PHD PROPOSITION : Heat transfer study in superfluid helium through confined geometry
The geometrical configuration of superconducting magnet for accelerators creates geometrical confinements that reduce the cooling even with superfluid helium (T < 2.2 K). The electrical insulation of the superconducting cables is one of the confined geometries that constitutes the highest thermal barrier for cooling. For NbTi magnets, these electrical insulations are composed of several layers of polymer tapes creating a network of micro-channels. These channels have characteristic dimensions in the order of 10×10 μm². Moreover the wrapping of these polymer tapes creates constrictions with cross-sectional and orientation changes. Another example is the space, between the steel collars (around 200 µm), situated around the superconducting coils to prevent undesirable movements of the conductors. During magnet « quenches » (when the coil goes from superconducting to normal state), the energy dissipation is such that helium undergoes various thermal regime changes associated with phase transitions.
Understanding the thermal phenomena of heat transfer and phase transition in superfluid helium at this level of geometrical confinement is necessary to achieve reliable design of the cooling system. It would also help apprehending the transient phenomena that arise during the quenches of these superconducting magnets such as the ones of the Large Hadron Collider at CERN, Geneva.
Experimental methods have been developed to study heat transfer from micrometer to millimeter scale channels. They are based on MEMS technology to construct micro-channels with Pyrex wafers by chemical etching and precision machining for larger ones. These channels are tested as a function of different parameters, such as the heat flux, temperature or pressure. These tests are performed in an experimental facility capable of creating a superfluid helium bath at variable pressure with a temperature controlled within millikelvin during the entire testing period (several days).
The transient regimes will also be studied with specific wider channels from 100 μm up to mm in height with an appropriate instrumentation to monitor the propagation of the phase changes in time and space (cf. fig; 3). These results will be used to feed the numerical modeling effort on the transient heat transfer and phase change that has been started in our laboratory using Fluent®.
Laboratory and supervision
Most of the PhD work will be done at the Cryogenic laboratory of the Department of Accelerators, Cryogenics and Magnetism (DACM) belonging to the CEA Paris-Saclay located 25 km south of Paris. The cryogenics laboratory has the facilities and the crews skilled to carry out the experimental tests and the machining capabilities to support the work of the PhD student.

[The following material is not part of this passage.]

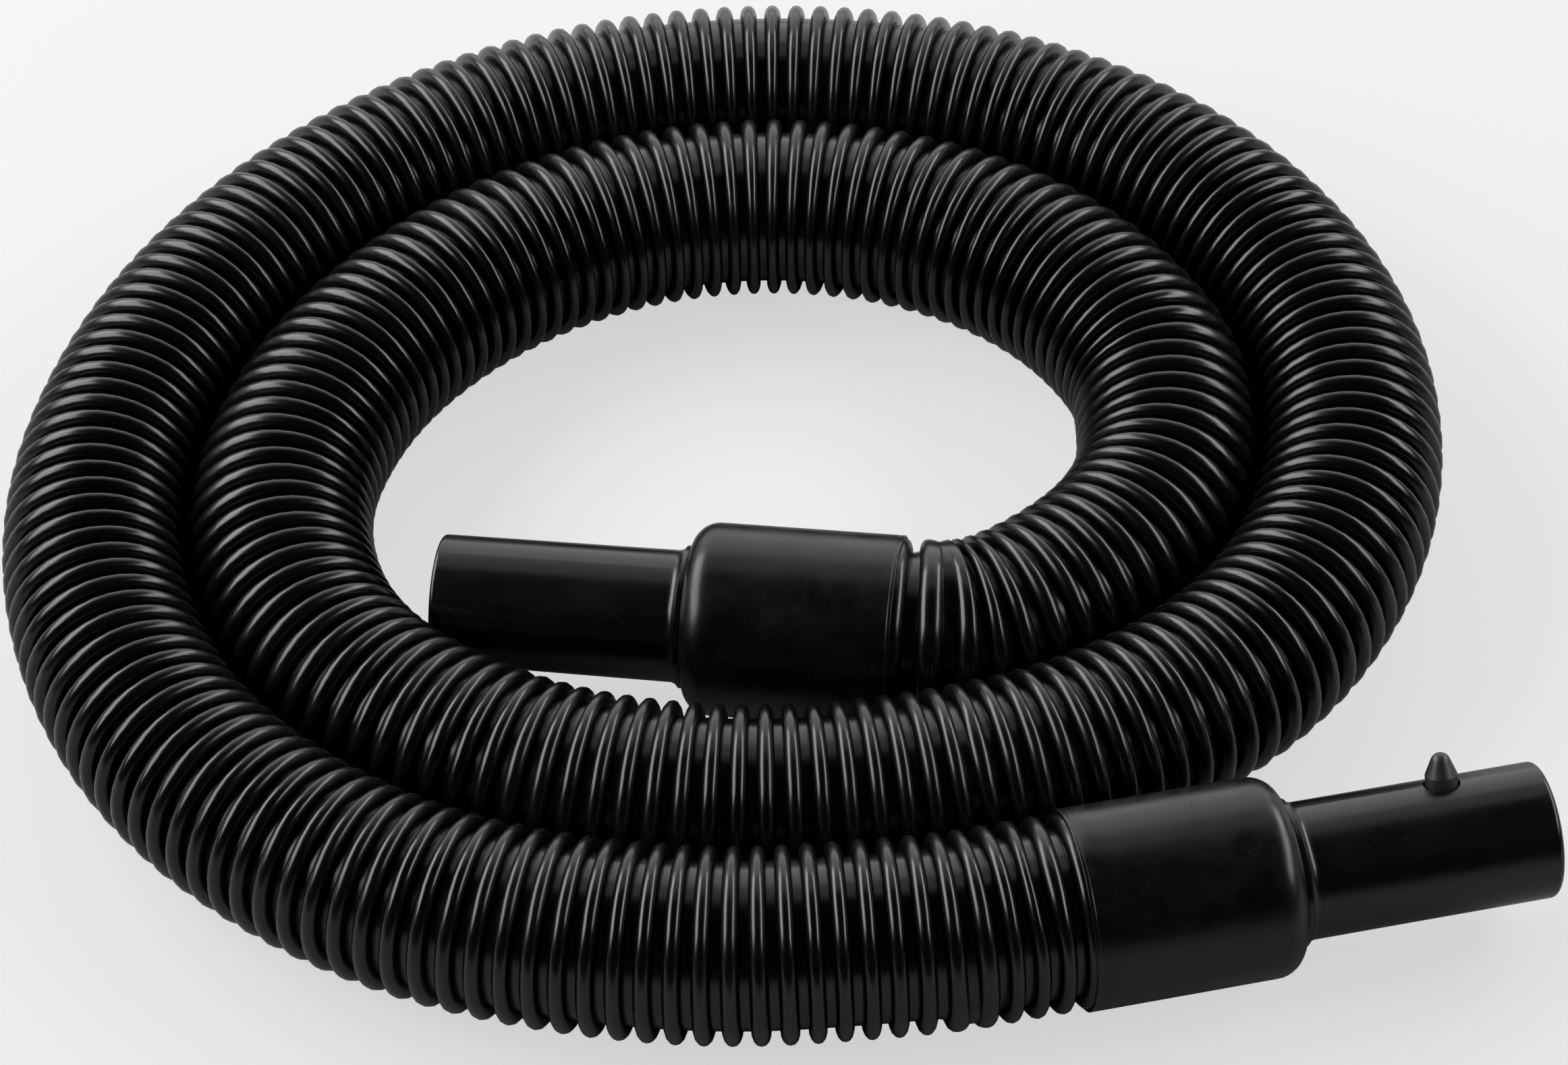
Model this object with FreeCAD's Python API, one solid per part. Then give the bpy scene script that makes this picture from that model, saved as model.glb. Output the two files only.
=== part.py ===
import FreeCAD, Part

import math
import os

# A ribbed suction hose that lies on the floor in about two turns, with a soft cuff and a swivelling
# tube at each end. Millimetres, +Z up, floor at Z = 0. Along each end, a station is the distance
# from the rim of the cuff towards the tip of the tube.

# Hose wall and ribs
HOSE_BORE_RADIUS = 19.0
HOSE_WALL = 0.8
RIB_DEPTH = 3.2
RIB_COUNT = 200
RIB_FLANK = 0.15  # share of the pitch
RIB_CREST = 0.34  # share of the pitch
RIB_SQUEEZE = 0.9  # how far the cuff presses the crests in
RIB_FLAT = 0.5  # how far the crests are flattened where they lie on the floor

# Soft cuff over each hose end
CUFF_LENGTH = 51.5
CUFF_WALL = 1.3
CUFF_END_WALL = 2.0
CUFF_SHOULDER = 6.5
CUFF_MOUTH_DEPTH = 5.0
CUFF_LIP = 0.45
CUFF_RIM_FLARE = 0.1
CUFF_CLEARANCE = 0.1

# Rigid insert that holds the hose end open and square
INSERT_WALL = 1.95
INSERT_REACH = 34.0
INSERT_HEAD = 3.6
INSERT_CLEARANCE = 0.05
INSERT_CHAMFER = 0.8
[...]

The future PhD student will be registered at the University of Paris-Saclay. The study will be supervised by Dr. Bertrand Baudouy, an experienced researcher in low temperature heat and mass transfer, especially in superfluid helium and supported by a team of expert technicians and engineers in cryogenics.
The heat and mass transfer in superfluid helium in small channels in a single or network configuration will be studied experimentally. The hydraulic diameter of the channels range from mm down to micrometer. The study will cover the pure superfluid regime (régime de Landau), the turbulent regime (régime de Gorter-Mellink) and the transition regime with the apparition and development of superfluid vortices. In the transient regimes, the heat transfer at the wall and with the fluid will be studied with and without phase transition. The effects of Different parameters will be studied depending on the project advancement, such as the channel length, the hydraulic diameter, the channel entrance and exit and the pressure. The effect of a point restriction or a change of cross section present in the actual insulations is also within the scope of the proposed work.
Numerical modelling will be performed in parallel with the measurements using Fluent® or possibly OpenFoam®. The model is based on the Landau two-fluid model (Modified Navier-Stokes equations) describing the behavior of helium flow. A phase transition module to be added to the 3D-code will be a part of the work.
As a part of the EASItrain Marie Curie Project (http://easitrain.web.cern.ch/), the PhD student will collaborate with all laboratories involved in the project.
The candidate will acquire a know-how that will enable him/her to pursue a scientific career in many fields in a research lab or industry. More specifically, he/she will have the opportunities to learn useful competencies in the domains of superconducting magnets, low temperature engineering, numerical modeling, fluid dynamics, cryogenics and vacuum, instrumentation and “low level” measurements and data acquisition.
Candidatess must, at the time of recruitment
- be in possession of a university degree, and (ii) have a maximum of four years of full-time research experience, including any period of research training, after obtaining the degree which formally allowed them to embark on a doctorate in the country in which the degree/diploma was obtained or in the host country (irrespective of whether or not a doctorate was envisaged).
- ESRs cannot be PhD holders at the start of their employment contract.
- The European Commission's mobility rules state: At the time of recruitment by the host organisation, researchers must not have resided or carried out their main activity (work, studies, etc.) in the country of their host organisation for more than 12 months in the 3 years immediately prior to the reference date. Short stays such as holidays and/or compulsory national service are not taken into account. Applicants for CERN positions cannot have been at CERN for more than 12 months in the 3 years immediately prior to the reference date.
- Proficiency in English is required; training in other languages can be provided through the ITN's training budget.